西洋の威光


 西洋に有無を言わさぬ「威光」があった、というのは日本でも、アルジェリアでも、おそらく世界のほかのところでも変わらなかったと思います。

 なぜなら、それは劇的に「いのち」を救ってくれるものだったから。

 アルジェリア・モスタガネム大学でわたくしがお話したときの些細なできごとを思い出しました。今のアルジェリアの学生は「天然痘」varioleということばを知らないみたいだったということです。これをご覧ください。

 金沢大学の歴史をさかのぼると、1862年設立の「加賀藩金沢彦三種痘所」(「彦三」は「ひこそ」って読むんですよ。こんな風に加賀には他所もんには読めない地名がわんさかあります。
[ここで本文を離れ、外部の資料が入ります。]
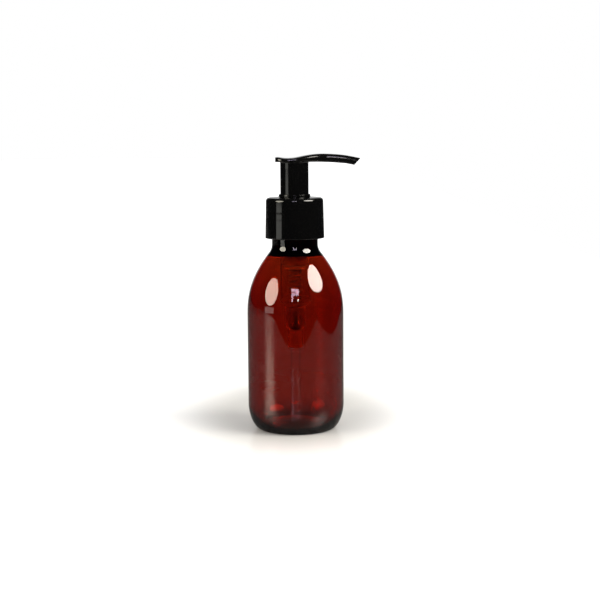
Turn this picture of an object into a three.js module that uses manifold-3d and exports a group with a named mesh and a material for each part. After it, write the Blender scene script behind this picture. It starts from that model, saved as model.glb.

(汗))がその起源であるということが分かります(こちらが理系とすると文系は1873年設立の「英仏学校」というのが始まりということなのですが)。
 恐ろしい病気である天然痘の予防法は、紛れもなく西洋から伝わったものでした。しかし、日本では日本人自身によって種痘を普及させ天然痘を撲滅するだけの余裕があったのに対し、アルジェリアでは――おそらくわけもわからないうちに――西洋人の手によって天然痘が対処できる病気、そして見かけない病気になった。西洋への畏敬の念を覚えるとともに、その後こんな病気があったということさえ忘れてしまったのではないかと思うのです。
 違っていたらごめんなさい。

 天然痘では昔過ぎるということであれば、ペニシリンやストレプトマイシンの例が記憶に新しいと思います。

 不治とみなされた病気に冒されてもう死ぬしかないと絶望していたひとたちがこの西洋起源の「魔法」で劇的に回復したとき、世界の支配・被支配をめぐる争い、植民地主義をめぐる恨みのこころはあっても、命を救ってもらえたという恩義は、人間である限り、どうしても感じてしまったはずです。
 日本語には「恩讐」ということばもありました。

 (ちなみに:プロスペローがエアリエルを操り、キャリバンを支配するというシェイクスピア『テンペスト』の21世紀的読み、グローバル時代の読みというのは、これなのです)
 

 その西洋の威光を生み出しているのがあるいは「ドン=キホーテ精神」なのかもしれませんし、ヘーゲル的な「進歩」なのかもしれません。
 とにかく、世界中みんな、命を救う「西洋化」には賛成なのです。
 あえて言えば、現代のイスラム原理主義者でさえ、そうであるはずです。

 ただこの「西洋化」を、色のない「近代化」にして、真の意味で万民のものとする、という課題が人類には残っている、ということだと思います。

 ワールドミュージックは、世界文学は、その糸口となれるはず、というかそのあたりにしか糸口はないはずなのです。